AKP'yi 2002'de iktidar yapan organizasyonun, her siyasi aktöre ayrı bir görev verdiği anlaşılıyor! Bahçeli'nin öyle şantajla bu kararlara mecbur edilmiş olması veya 15 Temmuz'u iyi okuduğu için böyle bir girişimde bulunmuş olması söz konusu değildir; o, görevini yapıyor!

***

"Evet" çıkması için, PKK'ya "sahte hayır" dedirtilmesi yeterli olmadı! Başka çareler aranıyor! Takvim'de Ergün Diler, "Referandumdan önce Gülen'i verirler mi? Obama döneminde çok zayıf olan bu ihtimal, şimdi her geçen gün güçleniyor... Ortaklığı yeşertmek için bölgede yeni şekli belirlemek için böyle bir adım atabilirler..." diye yazdı ve ekledi:

"CIA kendi içindeki bütün karışıklığa rağmen 'Gülen'i verirsek Türkler ne düşünür?' diye gizli bir araştırma yaptırdı.

Türkiye ile çalışan ABD, Rusya'nın da diğer oyuncuların da Akdeniz'de güçlenmesinin önüne geçecek...

Ama asıl hedef Çin ile sıkı ticari bağları olan İran olacaktı...

CIA Direktörü Pompeo'nun Suudi Arabistan'a gidişi, muhtemelen bu konu ile ilgiliydi...
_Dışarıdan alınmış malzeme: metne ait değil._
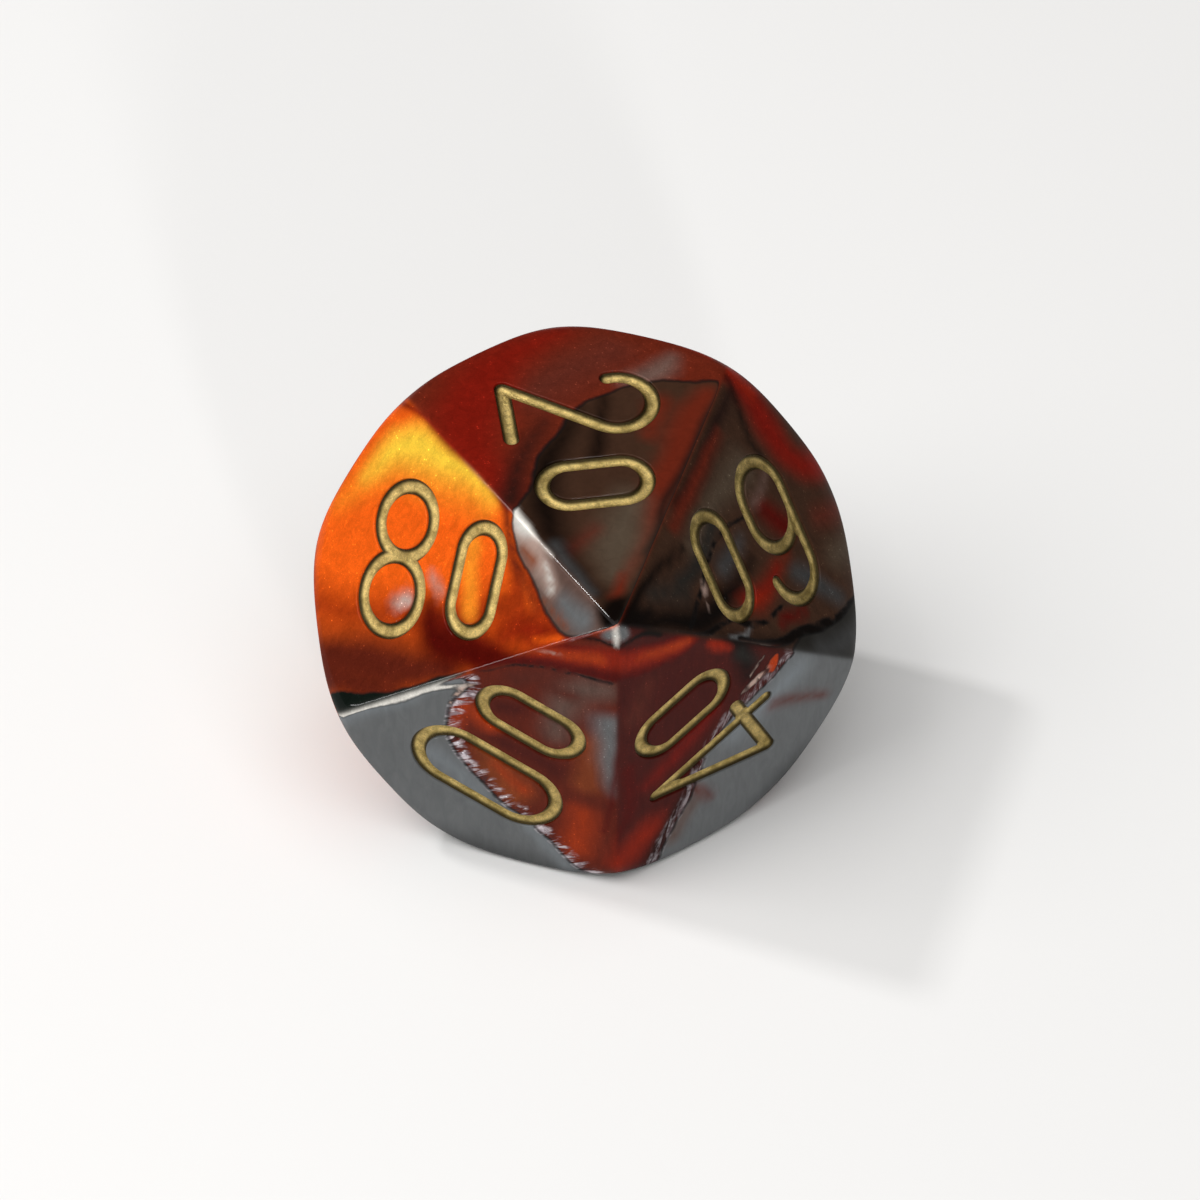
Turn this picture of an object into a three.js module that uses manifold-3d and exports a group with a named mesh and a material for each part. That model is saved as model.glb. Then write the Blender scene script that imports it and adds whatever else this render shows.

İlk ziyaretini Ankara'ya yapan Pompeo'nun gelişi 'Gülen'i vereceğiz. Ama bize biraz zaman tanıyın. İlişkilerimizi tamir edelim. Sağlıklı bir yolculuğa çıkalım... Hazırlığımızı yapalım...' mesajıydı sanki..."

***

AKP iktidarı, referandumda "evet" çıksın diye, Suriye ve İran konusunda ABD'nin her dediğini yapmaya başladı yeniden! Başdanışman İlnur Çevik, "PYD kantonlarını tanımayı tolere edebiliriz" demedi mi?

Şimdi başa dönelim; 15 Temmuz darbesinin hedefi neydi?